## TASK INSTRUCTIONS:
Write out every entry exactly as it appears.

## RECORD EXTRACTS:
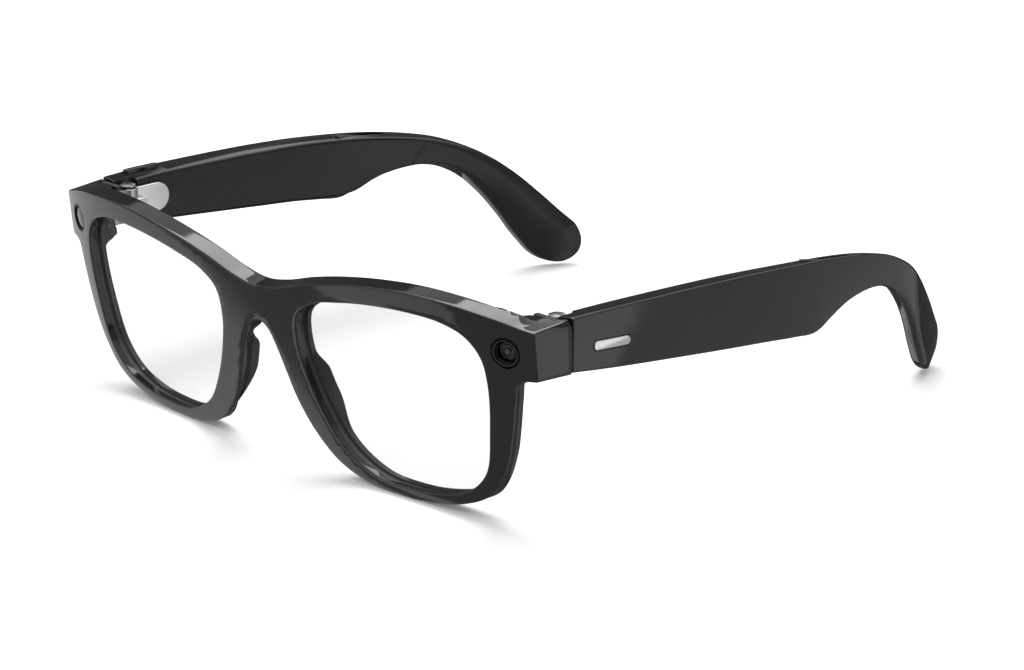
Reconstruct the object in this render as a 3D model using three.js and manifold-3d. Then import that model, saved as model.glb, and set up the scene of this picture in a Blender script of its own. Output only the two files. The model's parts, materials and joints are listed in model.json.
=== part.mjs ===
// Smart glasses: a glossy full-rim front with a camera and a light in its end pieces, and two
// folding temples that hold the speakers, the battery, the boards and the controls.
// Millimetres, +Z up. The glasses stand open on their rims and temple tips, and face -Y.
// The wearer's left is +X.
import * as THREE from 'three';
import { mergeVertices } from 'three/addons/utils/BufferGeometryUtils.js';
import Module from 'manifold-3d';

const wasm = await Module();
wasm.setup();

// ---------------------------------------------------------------- driving dimensions

const CLEARANCE = 0.3; // between neighbouring pieces
const SIDES = 16; // facets round a small turned piece
const LEFT = 1;
const RIGHT = -1;

// Front face: it wraps back towards the temples, leans back towards the cheeks and bulges a little.
const HALF_WIDTH = 71.9;
const BROW_HEIGHT = 44.8;
const WRAP_SOFT = 2.0; // setback at the corners that grows with the square of x
const WRAP_SHARP = 7.3; // setback at the corners that grows with the fourth power of x
const LEAN = 0.16; // setback per mm of drop
const BULGE = 1.0; // forward bow half way up the rims
const RIM_DEPTH = 6.2; // of the flat blank, before it is carried onto the face
const EDGE_ROUND = 0.8;
const OPENING_ROUND = 0.4;

// The finished depth starts from the lower rim's and gains towards the brow, bridge and end pieces.
const LOW_RIM_DEPTH = 4.6;
const BROW_LOSS = 0.3;
const END_GAIN = 4.9;
const NOSE_GAIN = 1.5; // behind the nose pads
const TOP_RISE = 0.9; // the brow's back edge stands this far above its front edge
const TOP_BAND = 3.0; // the rise fades out this far down
const END_TOP = 42.4; // height of the end pieces behind the rims
const SIDE_TAPER = 1.8; // how far the temple side of a rim draws in towards the back

// Lens groove, in depth behind the front face.
const LENS_FRONT = 1.7;
const LENS_BACK = 3.1;
const LENS_FACE_GAP = 0.5; // on each face, because both are curved
const LENS_OVERLAP = 0.7; // how far the lens reaches into the rim
const GROOVE_OVERLAP = LENS_OVERLAP + CLEARANCE;
const GROOVE_BACK = LENS_BACK + LENS_FACE_GAP;

// Nose pads: shells on the flared nose side of the rims.
const NOSE_FLARE = 2.2; // widening of the nose gap from the front edge to the rim's back
const PAD_WALL = 2.0;
const PAD_BOTTOM = 5.5;
const PAD_TOP = 21.5;
const PAD_FRONT = 3.0;
const PAD_BACK = 6.4;

// Camera and light: round windows in the end pieces.
const EYE_SIDES = 20;
const EYE = { x: 66.1, z: 36.6 };
const EYE_TURN = Math.atan(0.36); // outward turn of the face at the eye
const CAMERA_RING = 3.0;
const LIGHT_RING = 2.9;

// Hinge: vertical axis behind the end piece.
const HINGE = { x: 66.3, y: 20.8 };
const KNUCKLE_RADIUS = 2.0;
const HINGE_LOW = 33.2;
const HINGE_HIGH = 40.8;
const SPLIT = 18.6; // depth of the seam between end piece and temple

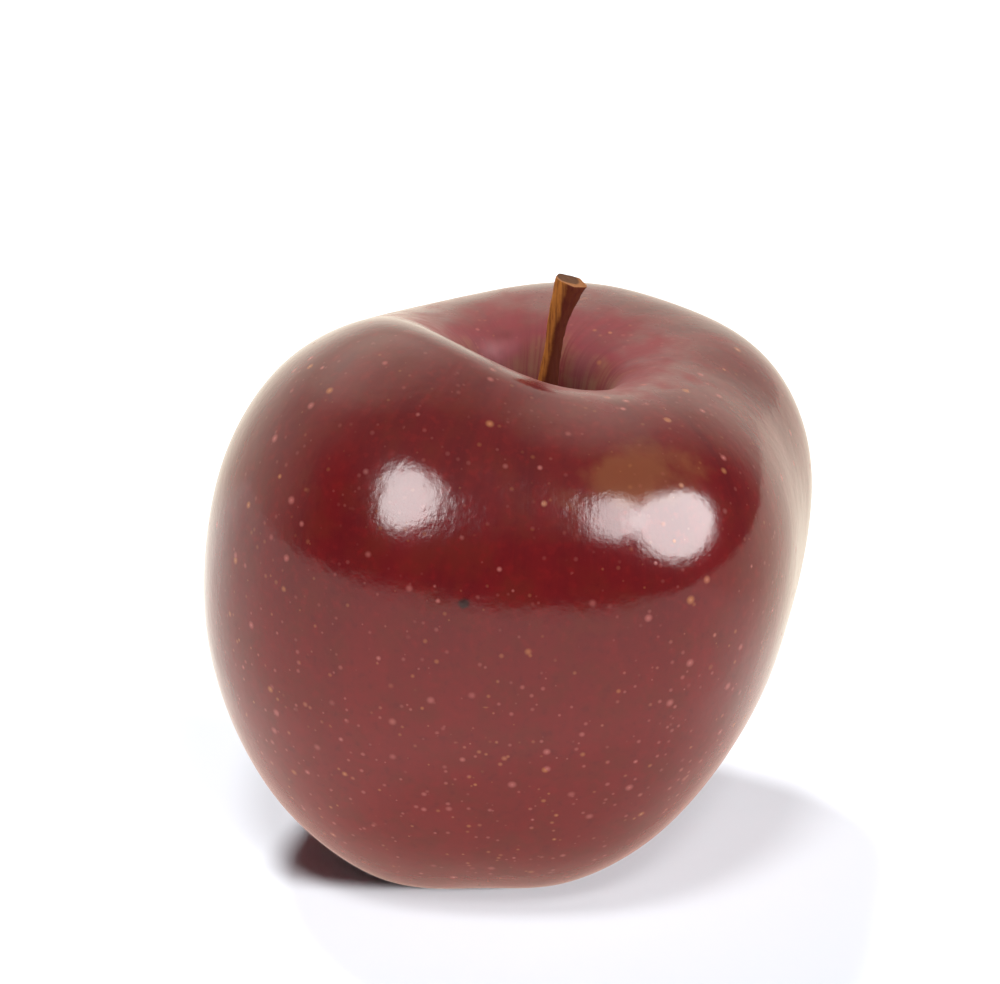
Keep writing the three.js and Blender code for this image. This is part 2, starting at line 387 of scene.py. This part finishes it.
def copy_of_solid(node, name):
    """A new piece with the mesh of a solid, its loose triangles merged into whole faces."""
    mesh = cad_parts[node].data.copy()
    mesh.name = name
    mesh.materials.clear()
    piece = put_in_scene(bpy.data.objects.new(name, mesh))
    apple_only.objects.link(piece)
    select_only(piece)
    if mesh.has_custom_normals:
        bpy.ops.mesh.customdata_custom_splitnormals_clear()
    bpy.ops.object.mode_set(mode="EDIT")
    bpy.ops.mesh.select_all(action="SELECT")
    bpy.ops.mesh.remove_doubles(threshold=MERGE_DISTANCE)
    bpy.ops.mesh.tris_convert_to_quads(face_threshold=QUAD_FACE_ANGLE, shape_threshold=QUAD_SHAPE_ANGLE)
    bpy.ops.object.mode_set(mode="OBJECT")
    bpy.ops.object.shade_smooth()
    return piece


fruit = copy_of_solid("fruit", "apple_skin")
print("The merged skin has", len(fruit.data.polygons), "faces")

# %% Select, measure and modify


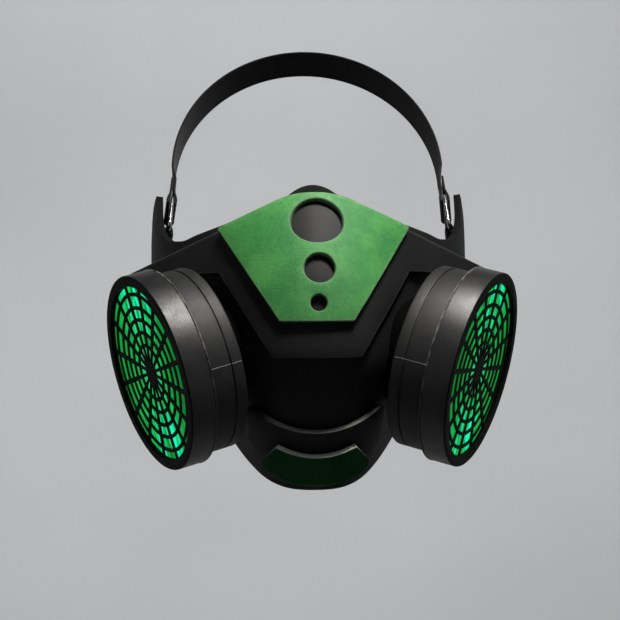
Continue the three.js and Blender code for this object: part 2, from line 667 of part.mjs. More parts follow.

## TASK RESULT:
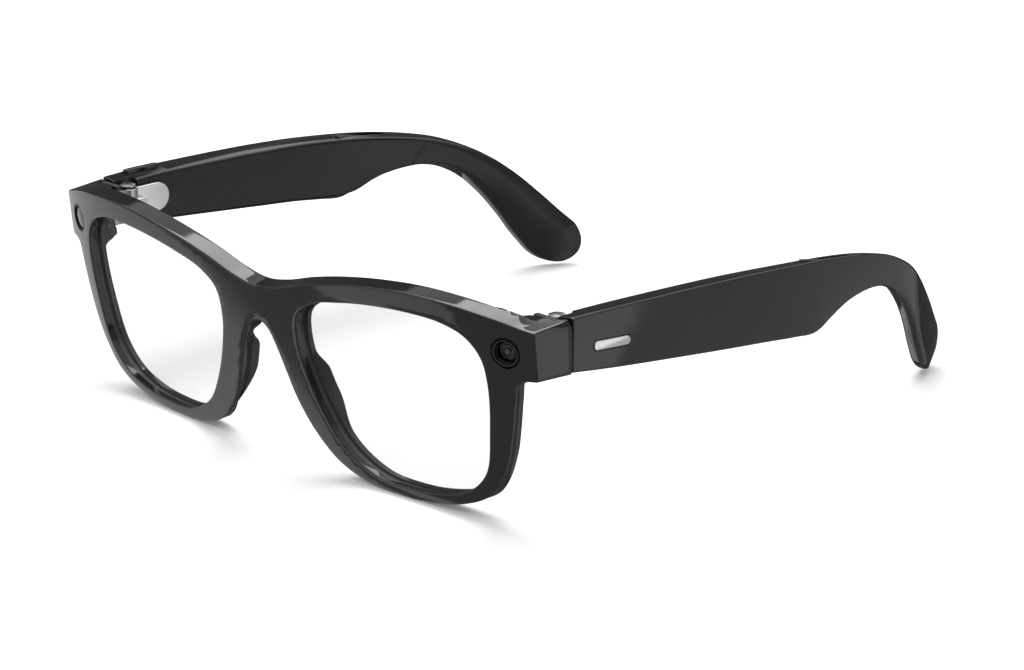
Reconstruct the object in this render as a 3D model using three.js and manifold-3d. Then import that model, saved as model.glb, and set up the scene of this picture in a Blender script of its own. Output only the two files. The model's parts, materials and joints are listed in model.json.
=== part.mjs ===
// Smart glasses: a glossy full-rim front with a camera and a light in its end pieces, and two
// folding temples that hold the speakers, the battery, the boards and the controls.
// Millimetres, +Z up. The glasses stand open on their rims and temple tips, and face -Y.
// The wearer's left is +X.
import * as THREE from 'three';
import { mergeVertices } from 'three/addons/utils/BufferGeometryUtils.js';
import Module from 'manifold-3d';

const wasm = await Module();
wasm.setup();

// ---------------------------------------------------------------- driving dimensions

const CLEARANCE = 0.3; // between neighbouring pieces
const SIDES = 16; // facets round a small turned piece
const LEFT = 1;
const RIGHT = -1;

// Front face: it wraps back towards the temples, leans back towards the cheeks and bulges a little.
const HALF_WIDTH = 71.9;
const BROW_HEIGHT = 44.8;
const WRAP_SOFT = 2.0; // setback at the corners that grows with the square of x
const WRAP_SHARP = 7.3; // setback at the corners that grows with the fourth power of x
const LEAN = 0.16; // setback per mm of drop
const BULGE = 1.0; // forward bow half way up the rims
const RIM_DEPTH = 6.2; // of the flat blank, before it is carried onto the face
const EDGE_ROUND = 0.8;
const OPENING_ROUND = 0.4;

// The finished depth starts from the lower rim's and gains towards the brow, bridge and end pieces.
const LOW_RIM_DEPTH = 4.6;
const BROW_LOSS = 0.3;
const END_GAIN = 4.9;
const NOSE_GAIN = 1.5; // behind the nose pads
const TOP_RISE = 0.9; // the brow's back edge stands this far above its front edge
const TOP_BAND = 3.0; // the rise fades out this far down
const END_TOP = 42.4; // height of the end pieces behind the rims
const SIDE_TAPER = 1.8; // how far the temple side of a rim draws in towards the back

// Lens groove, in depth behind the front face.
const LENS_FRONT = 1.7;
const LENS_BACK = 3.1;
const LENS_FACE_GAP = 0.5; // on each face, because both are curved
const LENS_OVERLAP = 0.7; // how far the lens reaches into the rim
const GROOVE_OVERLAP = LENS_OVERLAP + CLEARANCE;
const GROOVE_BACK = LENS_BACK + LENS_FACE_GAP;

// Nose pads: shells on the flared nose side of the rims.
const NOSE_FLARE = 2.2; // widening of the nose gap from the front edge to the rim's back
const PAD_WALL = 2.0;
const PAD_BOTTOM = 5.5;
const PAD_TOP = 21.5;
const PAD_FRONT = 3.0;
const PAD_BACK = 6.4;

// Camera and light: round windows in the end pieces.
const EYE_SIDES = 20;
const EYE = { x: 66.1, z: 36.6 };
const EYE_TURN = Math.atan(0.36); // outward turn of the face at the eye
const CAMERA_RING = 3.0;
const LIGHT_RING = 2.9;

// Hinge: vertical axis behind the end piece.
const HINGE = { x: 66.3, y: 20.8 };
const KNUCKLE_RADIUS = 2.0;
const HINGE_LOW = 33.2;
const HINGE_HIGH = 40.8;
const SPLIT = 18.6; // depth of the seam between end piece and temple

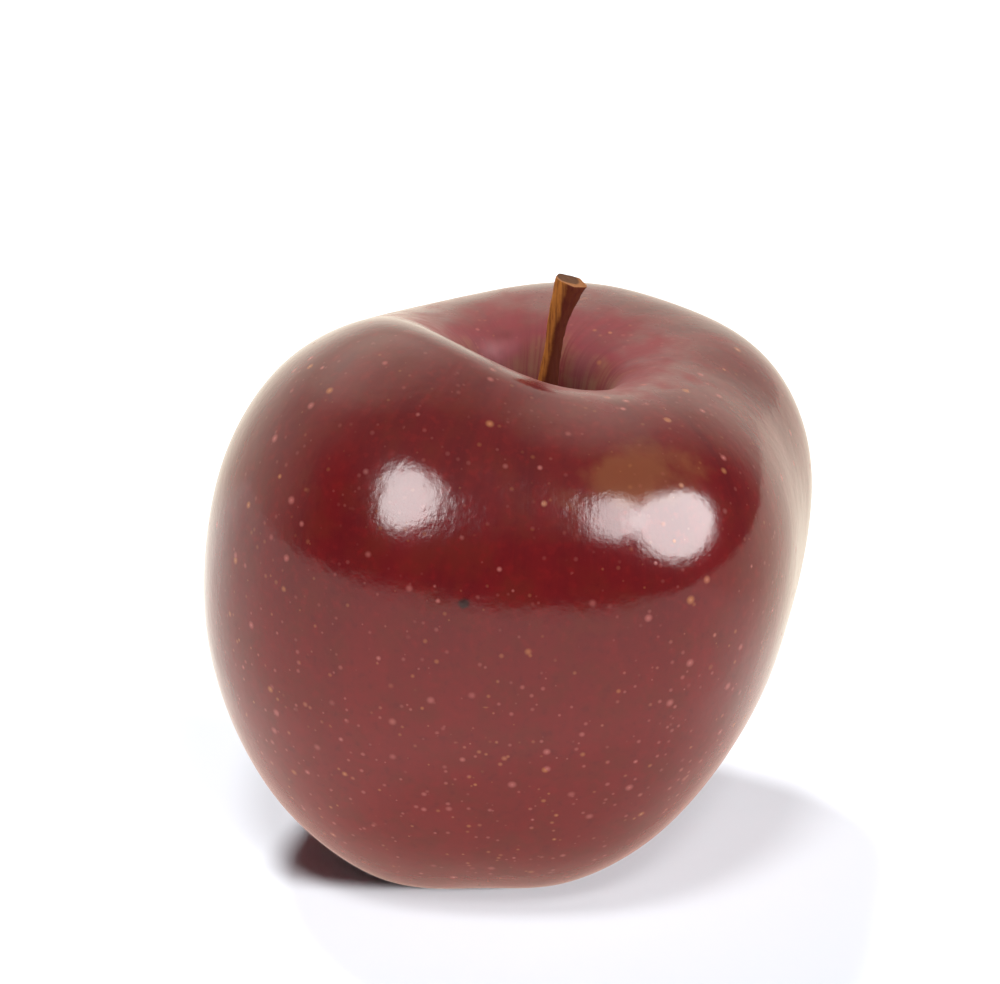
Keep writing the three.js and Blender code for this image. This is part 2, starting at line 387 of scene.py. This part finishes it.
def copy_of_solid(node, name):
    """A new piece with the mesh of a solid, its loose triangles merged into whole faces."""
    mesh = cad_parts[node].data.copy()
    mesh.name = name
    mesh.materials.clear()
    piece = put_in_scene(bpy.data.objects.new(name, mesh))
    apple_only.objects.link(piece)
    select_only(piece)
    if mesh.has_custom_normals:
        bpy.ops.mesh.customdata_custom_splitnormals_clear()
    bpy.ops.object.mode_set(mode="EDIT")
    bpy.ops.mesh.select_all(action="SELECT")
    bpy.ops.mesh.remove_doubles(threshold=MERGE_DISTANCE)
    bpy.ops.mesh.tris_convert_to_quads(face_threshold=QUAD_FACE_ANGLE, shape_threshold=QUAD_SHAPE_ANGLE)
    bpy.ops.object.mode_set(mode="OBJECT")
    bpy.ops.object.shade_smooth()
    return piece


fruit = copy_of_solid("fruit", "apple_skin")
print("The merged skin has", len(fruit.data.polygons), "faces")

# %% Select, measure and modify


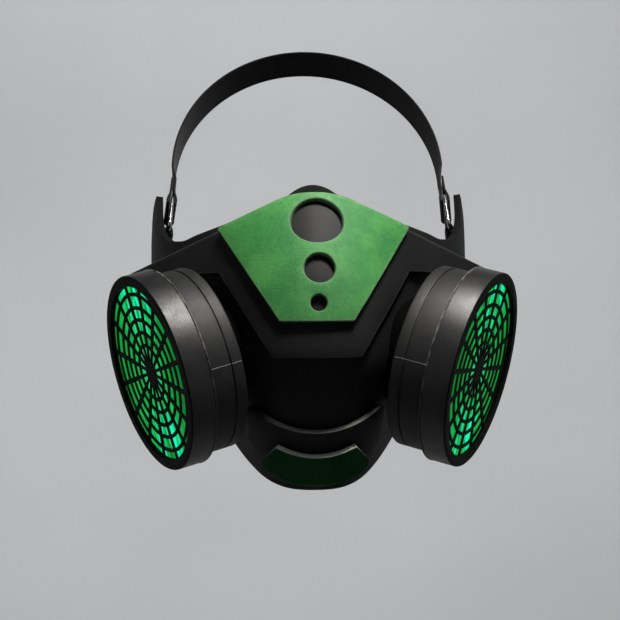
Continue the three.js and Blender code for this object: part 2, from line 667 of part.mjs. More parts follow.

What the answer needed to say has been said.